Physics-based differentiable rendering---which is concerned with estimating derivatives of photorealistic rendering with respect to arbitrary scene parameters---has a diverse array of applications from solving inverse-rendering (aka. analysis-by-synthesis) problems to incorporating forward rendering into probabilistic-inference and machine-learning pipelines. Recently, great progress has been made in physics-based differentiable rendering. Unfortunately, most existing techniques lack the generality to support volumetric light transport and the efficiency to handle complex geometries and light transport effects. To address these problems, we introduce in this dissertation a fundamentally new path-space differentiable rendering framework. Specifically, by differentiating the forward-rendering path integrals with respect to arbitrary scene parameters, we establish the mathematical formulation of differential path integrals that capture both interfacial and volumetric light transport. Based on this formulation, we develop new unbiased and consistent differentiable rendering algorithms capable of efficiently handling challenging geometric discontinuities and light-transport phenomena such as soft shadows, interreflection, and caustics.

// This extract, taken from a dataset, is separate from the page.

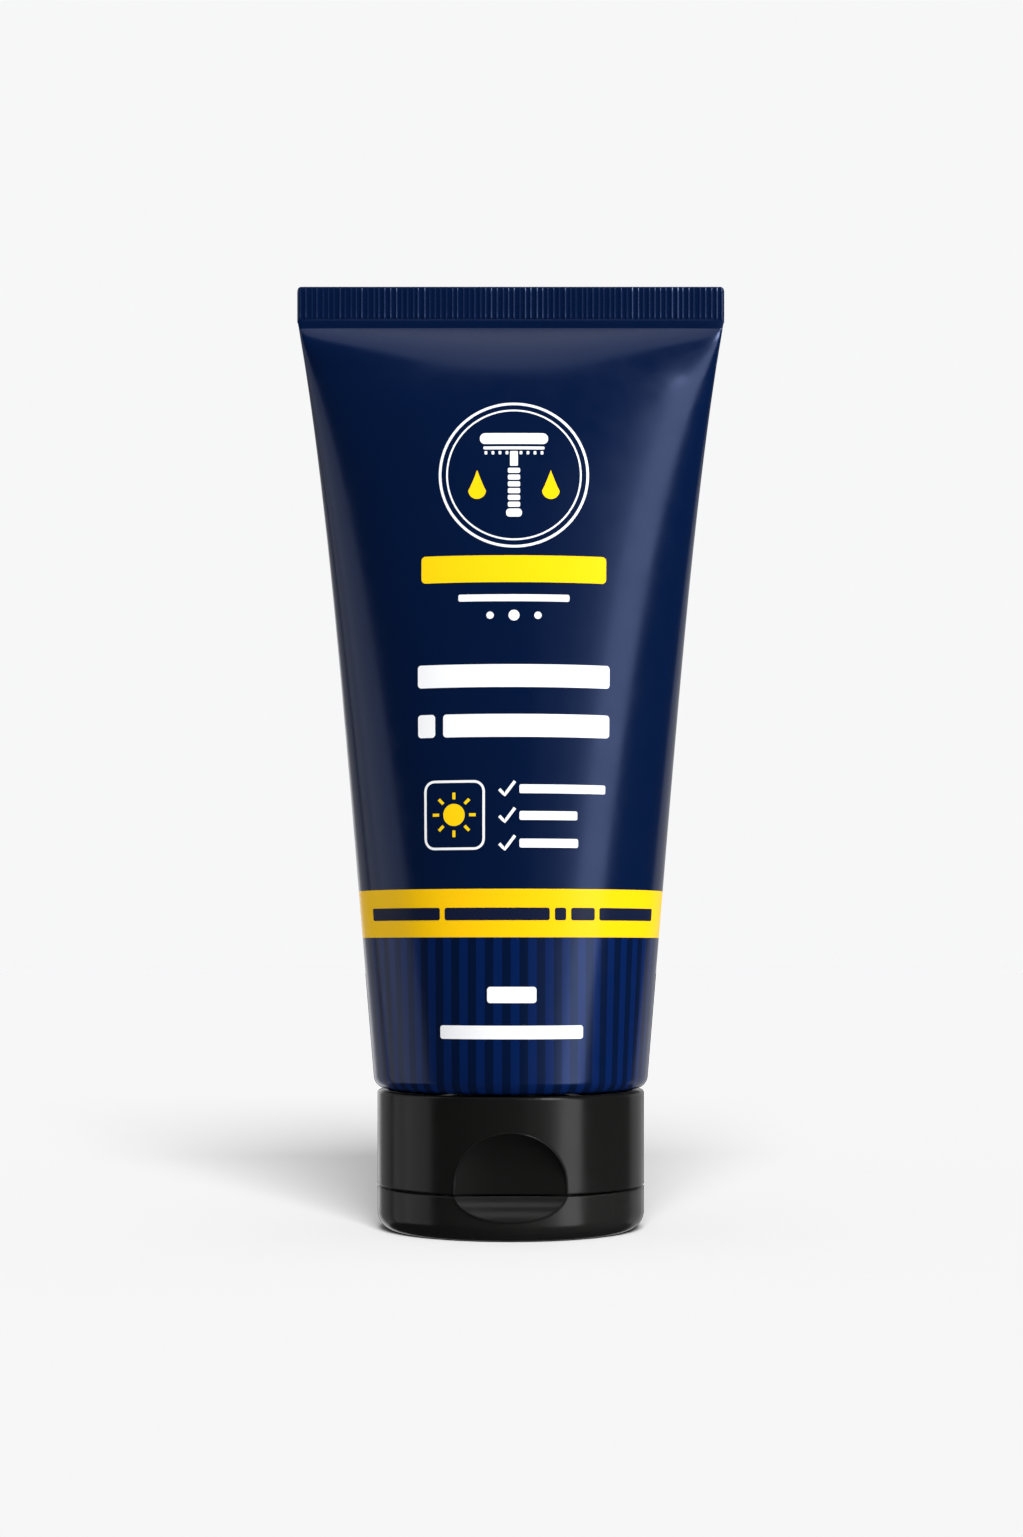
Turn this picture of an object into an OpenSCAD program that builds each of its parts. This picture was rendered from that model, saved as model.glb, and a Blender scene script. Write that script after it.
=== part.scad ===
// Squeeze tube with a crimped end seal, standing on its flip-top screw cap.
// Units are millimetres. +Z is up, the front faces -Y, and the origin is under the lid's centre.

/* [Tube] */
// Diameter of the round end of the sleeve
tube_d = 32; // [31:0.5:33]
// Height of the whole tube as it stands on its lid
overall_h = 110.1; // [104:0.1:118]
// Thickness of the sleeve's wall
sleeve_wall = 0.45; // [0.35:0.05:0.5]
// Radius of the rounded edge where the shoulder meets the sleeve
shoulder_edge_r = 1.5; // [1.3:0.1:2]
// Volume level of the contents, as the height of their top surface
fill_level = 84; // [60:1:90]

/* [End seal] */
// Height of the flat seal, from the fold to the cut end
seal_h = 4.9; // [4:0.1:6]
// Height of its smooth band below the crimp ribs
seal_band_h = 1; // [0.8:0.1:1.5]
// Width of the seal
seal_w = 50; // [49.6:0.1:50.4]
// Thickness of the smooth band
seal_t = 0.9; // [0.8:0.05:1]
// Number of crimp ribs across the seal
rib_count = 76; // [60:1:90]

/* [Cap] */
// Outer diameter of the cap
cap_d = 31.1; // [30.6:0.1:31.1]
// Height of the cap's rim, lid included
cap_h = 16.2; // [15.8:0.1:16.4]
// Height of the parting line between lid and base
parting_h = 5.15; // [5:0.05:5.3]
// Thickness of the cap's outer wall
cap_wall = 1.2; // [1.1:0.05:1.3]
// Radius of the lid's bottom outer edge
lid_edge_r = 2.1; // [1.6:0.1:2.4]

/* [Thumb recess] */
// Width of the recess at the parting line
recess_w = 12.6; // [12:0.1:12.8]
// Height of the top of the arch
recess_top = 12.2; // [11.8:0.1:12.6]
// Depth of the recess at its middle
recess_depth = 1.9; // [1.7:0.05:2]
// Height of the bottom of the scoop in the lid
scoop_bottom = 2.3; // [2.2:0.05:2.5]

/* [Screw thread] */
// Rise of the thread in one turn
thread_pitch = 3; // [2.8:0.1:3.2]
// Number of turns of each thread
thread_turns = 1.25; // [1.1:0.05:1.3]
// Outer diameter of the plain neck
neck_d = 12; // [11.6:0.1:12.4]
// Height of the thread's ridge
ridge_h = 0.9; // [0.7:0.05:1]

/* [Hidden] */

round_fn = 96;
eps = 0.02;
overlap = 0.2;

// Sleeve
tube_r = tube_d / 2;
rim_gap = 0.2;
shoulder_z = cap_h + rim_gap;
shoulder_t = 1.8;
sleeve_z = shoulder_z + shoulder_edge_r;
fold_z = overall_h - seal_h;
rib_z = fold_z + seal_band_h;
fold_half_w = seal_w / 2 - 0.2;
sleeve_sides = 64;
sleeve_rings = 16;
wedge_slope = 0.85;
blend_power = 5;
taper_linear = 0.82;
taper_power = 4.8;
ring_crowding = 1.5;
edge_steps = 6;
flatten_start = 0.93;
cavity_top = 0.992;
rib_pitch = seal_w / rib_count;
rib_wave = 0.11;
rib_half_t = 0.3;
seal_corner_r = 1;

// Head
lap_h = 2;
lap_r = (half_depth(along(sleeve_z + lap_h)) - sleeve_wall) * cos(180 / sleeve_sides) - eps;
edge_in_r = tube_r - shoulder_edge_r;
head_gap = 0.05;
lap_wall = 1;
neck_r = neck_d / 2;
neck_bore_r = neck_r - 1.4;
neck_mouth_z = 8.15;
foil_t = 0.12;
foil_r = neck_r;

// Cap
cap_r = cap_d / 2;
parting_gap = 0.2;
lid_top = parting_h - parting_gap / 2;
base_bottom = parting_h + parting_gap / 2;
cap_in_r = cap_r - cap_wall;
rim_edge_r = 0.35;
parting_edge_r = 0.15;
lid_floor_t = 1.3;
deck_bottom = 6.2;
deck_top = 7.5;
collar_bore_r = neck_r + ridge_h + 0.15;
collar_wall = 1.3;
collar_top = cap_h - 0.8;
snap_gap = 0.15;
snap_wall = 0.6;
snap_drop = 1;

// Spout and sealing pin
orifice_r = 1.45;
lip_h = 1.1;
funnel_r = 2.2;
spout_r = 3.1;
spout_bottom = 3.6;
pin_r = orifice_r - 0.1;
pin_top = 4.95;
pin_tip_r = 0.4;

// Thread ridges: the neck's and the collar's lie half a pitch apart
ridge_root_w = 1.3;
ridge_crest_w = 0.7;
ridge_steps = 40;
ridge_fade = 4;
neck_ridge_z = neck_mouth_z + 1.45;
collar_ridge_z = neck_ridge_z + thread_pitch / 2;

// Thumb recess: its back is a wide vertical arc, and the scoop below is a smaller arc swept round it
recess_hw = recess_w / 2;
recess_back = cap_r - recess_depth;
recess_back_r = 36;
recess_axis = recess_back + recess_back_r;
arch_top_r = 6.6;
arch_side_r = 5.9;
scoop_rise = 0.69;
scoop_drop = parting_h - scoop_bottom;
scoop_r = (pow(recess_depth, 2) + pow(scoop_drop, 2) + 2 * scoop_rise * scoop_drop)
          / (2 * recess_depth);
backing_t = 1.2;
backing_hw = recess_hw + 1.4;
backing_top = recess_top + 1.2;

// Hinge at the back: a flat on the wall, two films on its surface and a snap band in a window
hinge_y = 14.6;
hinge_flat_top = 9.2;
hinge_hw = sqrt(pow(cap_r, 2) - pow(hinge_y, 2));
hinge_back_in = hinge_y - 1.4;
film_t = 0.35;
film_half_h = 1.1;
film_in = 3.1;
film_out = 4.9;
window_hw = 2.2;
window_half_h = 1.9;
spring_hw = 1.8;
spring_t = 0.4;
spring_y = 13.75;
spring_bow = 0.35;
hinge_clear = 0.02;

// ---- Sleeve ----

// Smooth step from 0 at a to 1 at b
function ramp(x, a, b) = let (t = min(1, max(0, (x - a) / (b - a)))) t * t * (3 - 2 * t);

// Height along the sleeve, 0 at the shoulder and 1 at the fold
function along(z) = (z - sleeve_z) / (fold_z - sleeve_z);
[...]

To further improve the robustness of our techniques, we leverage antithetic sampling to efficiently differentiate glossy BSDFs and pixel reconstruction filters.

Lastly, we present the formulation of differential image-loss path integrals that expresses gradients of image losses as another form of differential path integrals. Based on this formulation, we develop a new approach that allows reverse-mode automatic differentiation to be integrated efficiently into our path-space differentiable rendering algorithms.